From the moment we are born we are taught to juggle many fictions, which are managed by others friends and family, neighbours, bosses … which are gradually distilled and simplified for the 5 o’clock news of which bullsh-t and sport are top stories with a painful example of a stagnating society in the way of a “feel good” story. Australia has not yet reconciled its beginnings, let alone its independence post WWII; Australia is a small economy trying to matter to the world (just because we are a white settler colony).

The myopic, racist, gender biased, sensationalist, politic focussed media provides fodder for moral and Conservative debates yet when it comes to reporting the reality of events, latent and arising externalities, the network of relationships within society (from the street/bush to the city and up to the top floor) it’s as insightful as a dog chasing its tail.

Oh sh-t moment:

Jackie French writes: Re. “My ‘Oh Sh-t Moment’: Crikey readers tell” (yesterday, item 8). My oh sh-t moment? Silent Spring, by Rachel Carson, sometime in the sixties when I was still at school … a book about pollution, not global warming, but obvious that humanity just isn’t bright enough to manage a planet.

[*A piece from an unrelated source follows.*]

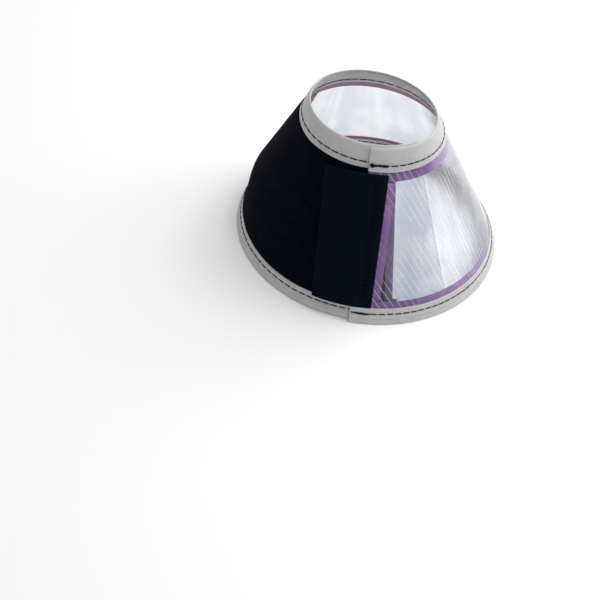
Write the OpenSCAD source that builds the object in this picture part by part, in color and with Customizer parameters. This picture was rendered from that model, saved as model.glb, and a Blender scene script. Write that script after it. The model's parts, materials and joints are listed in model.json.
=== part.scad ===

Now? Forget about minimising your carbon footprint. We need to strive for a negative carbon footprint. Yes, it’s possible and we do it here, but it would take more than 200 words to describe the various methods available.

WA:

Jim Ivins writes: Perth is a beautiful place to live, but in some respects it’s still just an overgrown country town. Which may explain why state National Party leader Brendon Grylls feels entitled to block Premier Colin Barnett’s latest attempt to extend trading hours in the city. David Hardie (yesterday, comments) reckons democracy should prevail in this debate.

Damn right it should: let retailers open whenever they want, so punters can vote with their wallets on Sundays and weekday evenings.

Can people over on the East Coast actually believe this is being debated? It’s so embarrassing! Still, at least the local bottle shop can open even if the supermarket next door can’t, so we’re never short of alcopops. Liquid lunch, anyone?

Paul Dwerryhouse writes: David Hardie wrote: “Damn straight! Premier Barnett should not let a minor thing like democracy stand in the way in his bid to extend trading hours.”

Democracy? Why were non-metropolitan Western Australians voting on whether Perth could have extended trading hours?

Queensland:

Jenny Sams writes: Re. “Richard Farmer’s chunky bits” (yesterday, item 13). Richard Farmer wrote:

Queensland. It has slowly seeped into my consciousness just how big Queenslanders are about using the word Queensland. Most mornings when I do my little summary of what’s in the papers for Crikey, half the stories I list start with it. Quite peculiar as there is no corresponding state patriotism evident in the newspapers from the other capital cities. Why is it so?”

Richard Farmer wants to know why we say QUEENSLAND. BECAUSE they are so parochial up here, so much you cannot believe.